Philip Glass studied music under one of the most influential teachers of composition in the 20th century Nadia Boulanger (1887- 1979). He has integrated the hypnotic, rythmic patterns of Indian music with elements of pop and World-ethnic music to his classical training to formulate one of the most distinctive and instantly recognisable voices in modern music. It seems as if he has collaborated with nearly every big name in modern music - David Byrne, Paul Simon, Laurie Anderson, Tangerine Dream, Mike Oldfield and Mick Jagger for starters as well as Ravi Shankar, Brian Eno, Patti Smith, Laurie Anderson and the Aphex Twins - testimony to the fact by all the evidence given, that he is no vain and difficult to work with prima donna, but of an easy-going nature and thoroughly professional in his music-making. Included among his many friends and artistic collaborators are the poets Allen Ginsburg (1926 - 1997) and Leonard Cohen (b. 1934) both of whom Glass has written a song-cycle based upon, Hydrogen Jukebox (1990) and Book of Longing (2006) respectively. The list of film directors, choreographers, theatre directors and musicians Glass has collaborated with is seemingly endless, nearly every big name in theatre, dance, film and pop seems to have worked with him at one time or another.
In 2007 I had the pleasure of attending a performance of Glass's opera Satygraha at the Coliseum, London. Sung in Sanskrit, the opera celebrates the lives of those who have fought against racial prejudice in the 20th century.Each act of Satyagraha focuses on a major figure in the struggle against oppression, namely, Leo Tolstoy, Mahatma Gandhi and Martin Luther King. The demographics of the audience attendance of performances of this opera are worth noting. The London theatre discovered it was staging a performance attended by the highest percentage of people outside London who had booked tickets on-line and then travelled to the metropolis to hear the opera in its entire history. Some several years earlier I attended a performance of The Making of the Representative for Planet 8 based upon a Doris Lessing novella, also at the Coliseum (world premiere 1988) yet another early memory of hearing Glass's music. Some of the best themes and motifs of this work appear in the highly popular Violin concerto no. 1 (1987) which again I had the pleasure of hearing performed a few years ago in Norwich.
Throughout the decade of the 1990's Glass consolidated his status to the point of near over-exposure. There once seemed a time whenever one attended a cinema or turned on the TV one would encounter Glass's unique and hypnotic music, this is reflected in the fact that he has won awards for music for films such as Kundun (1997) Dracula (1999) performed by the Kronos Quartet and The Hours (2002). Wikipedia gives a long and comprehensive list of the many films Glass has written music for and in this context one cannot overlook mention of the trilogy of Qatsi films, Koyaanisqatsi: Life out of balance (1993) Powaqqatsi: Life in Transformation (1998) and Naqoyatsi: Life as War ( 2002) all directed by Godfrey Reggio. Each of these three films were inspired by Glass's music and filmed specifically and primarily to showcase his music. They contain the essence of the composer's message - a deep concern for the ecological survival of our endangered planet, whether from over-population, pollution or war. Glass's 'message' often seems to be a reminder that we are sleep-walking into our own extinction as a species and according to Wikipedia the composer describes himself as 'a Jewish-Taoist-Hindu-Toltec-Buddhist'. He's been involved over the years in the campaign for Tibetan independence and is a friend of the Dalai Lama.

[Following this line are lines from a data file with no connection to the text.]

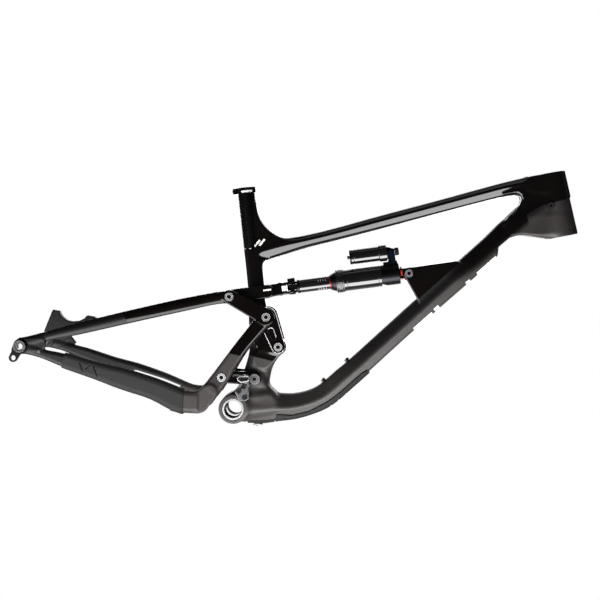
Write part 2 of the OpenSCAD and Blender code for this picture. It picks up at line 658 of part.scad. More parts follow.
front_triangle();
bb_sleeve();
headset_seat_upper();
headset_seat_lower();
seat_post_insert();
seat_clamp();
seat_clamp_bolt();
downtube_guard();
bb_cover();
guard_screws();
bottle_bosses();
bottle_bolts();
cable_grommets();
guide_plate();
guide_cage();
guide_bolts();
rocker_axle();
rocker_axle_bolts();
link_axle();
link_axle_bolts();
shock_bolt();
lower_link();
link_bearings_front();
link_bearings_rear();
rocker_right();
rocker_left();
rocker_bearings_front();
rocker_bearings_rear();
rear_triangle();
derailleur_hanger();
hanger_ring();
axle_insert_right();
axle_insert_left();
brake_inserts();
chainstay_guard();
port_screw();
stay_axle();
stay_axle_bolts();
rocker_pins();
yoke_pins();
shock_yoke();
yoke_bearings();
yoke_bolt();
shaft_end();
shock_shaft();
air_piston();
travel_ring();
air_can();
can_collar();
seal_head();
shock_head();
eye_bushing();
reservoir();
reservoir_cap();
fill_valve();
rebound_dial();
compression_lever();
compression_dial();
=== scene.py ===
"""Full-suspension bicycle frame: carbon shells, alloy hardware and an air shock round the CAD frame."""
import bpy
import math
import numpy as np
from mathutils import Matrix, Vector


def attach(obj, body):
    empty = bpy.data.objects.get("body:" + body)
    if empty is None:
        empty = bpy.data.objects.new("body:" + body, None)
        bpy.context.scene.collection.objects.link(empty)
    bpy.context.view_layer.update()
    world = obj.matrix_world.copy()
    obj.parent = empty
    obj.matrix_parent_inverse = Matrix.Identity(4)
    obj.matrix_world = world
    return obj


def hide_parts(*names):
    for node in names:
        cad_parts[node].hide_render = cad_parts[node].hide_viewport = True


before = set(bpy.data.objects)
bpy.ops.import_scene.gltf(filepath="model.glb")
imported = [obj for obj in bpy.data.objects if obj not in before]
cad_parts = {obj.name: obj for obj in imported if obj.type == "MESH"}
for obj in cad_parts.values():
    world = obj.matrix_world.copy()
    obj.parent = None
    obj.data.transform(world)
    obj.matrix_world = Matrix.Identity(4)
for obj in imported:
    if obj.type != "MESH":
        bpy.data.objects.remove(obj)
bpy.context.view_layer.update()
MM = 0.001

# ------------------------------------------------------------------ layout, millimetres, [x, z] in side view
YOKE_PT = np.array([-61.5, 219.5])
ROCKER_PT = np.array([20.5, 197.5])
ROCKER_BASE = np.array([58.0, 143.5])
LINK_PT = np.array([-37.5, 58.0])
LINK_BASE = np.array([27.0, 69.0])
SHOCK_PT = np.array([281.0, 352.5])
AXLE_PT = np.array([-435.0, 28.0])
HEAD_FOOT = np.array([571.8, 502.6])
HEAD_ANGLE = math.radians(65.5)
HEAD_LEN = 132.5
SEAT_TOP = np.array([-84.9, 439.1])
SEAT_ANGLE = math.radians(70.1)
SHOCK_LEN = float(np.linalg.norm(SHOCK_PT - YOKE_PT))
SHOCK_DIR = (SHOCK_PT - YOKE_PT) / SHOCK_LEN
SHOCK_UP = np.array([-SHOCK_DIR[1], SHOCK_DIR[0]])
HEAD_UP = np.array([-math.cos(HEAD_ANGLE), math.sin(HEAD_ANGLE)])
SEAT_UP = np.array([-math.cos(SEAT_ANGLE), math.sin(SEAT_ANGLE)])
SHOCK_RISE = 2.0    # centre line of the shock above the line between its pivots
RES_OFF = 45.8      # reservoir axis above that centre line
POST_TILT = math.radians(4.4)
POST_MID = np.array([-386.0, 100.5])
POST_UP = np.array([-math.sin(POST_TILT), math.cos(POST_TILT)])
POSTS = [POST_MID + d * 37.1 * np.array([math.cos(POST_TILT), math.sin(POST_TILT)]) for d in (-1, 1)]
POST_Y = 68.0
BRAKE_MOUNT = [(-437.4, 47.3), (-430.2, 97.0), (-415.2, 98.3), (-412.2, 93.0), (-405.3, 87), (-396, 82.8),
               (-384.3, 82.6), (-369.6, 87.6), (-360.2, 95.3), (-356.5, 102.6), (-341.5, 103.9), (-327, 97),
               (-345, 80), (-400, 50)]
BOSSES = [np.array([164.5, 96.5]), np.array([201.5, 148.5])]
BOSS_TILT = math.radians(55.7)
BOSS_UP = np.array([-math.sin(BOSS_TILT), math.cos(BOSS_TILT)])
GUIDE_BOLTS = [(3, 40), (17.5, 30)]
CABLE_PORT = (528, 555)

# radii of bores and recesses
PIVOT_BORE = 6.2
LINK_BORE = 7.6
BOLT_RECESS = 9.4
AXLE_BORE = 9.1
BOSS_BORE = 4.15
INSERT_BORE = 16.85
SLEEVE_BORE = 21.6
LOWER_SEAT = 28.4
UPPER_SEAT = 22.6

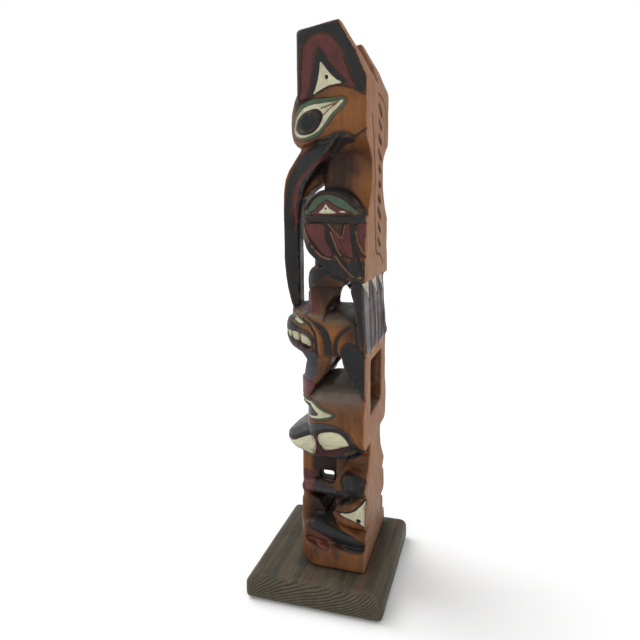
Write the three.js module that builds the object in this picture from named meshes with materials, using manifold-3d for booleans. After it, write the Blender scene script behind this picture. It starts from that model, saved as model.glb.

It's a few years ago now since the amazing coup by the organisers of the Norfolk and Norwich music Festival ( the oldest of its kind in the UK ) of booking Philip Glass to perform his piano music at the Theatre Royal. I really wanted as much to attend this recital, to meet the composer whose music has accompanied and inspired many moments of my listening for the last 20 plus years. I imagined quite wrongly, that after performing Glass would retire and rest up for the evening, but no, apparently and frustrating, taking advantage of a warm May evening, he visited the park adjacent to the Theatre to meet and encourage young musicians. I wonder how many of those young people realised they were in the presence of one of the world's most successful and popular composers of the late 20th century. I shall just have to content myself with playing recordings of his Dance No. 4 for Organ (1978) and a transcription for organ of the touching aria from the finale of Act IIII of Satyagraha in the church of Saint John Maddermarket occasionally for visitors.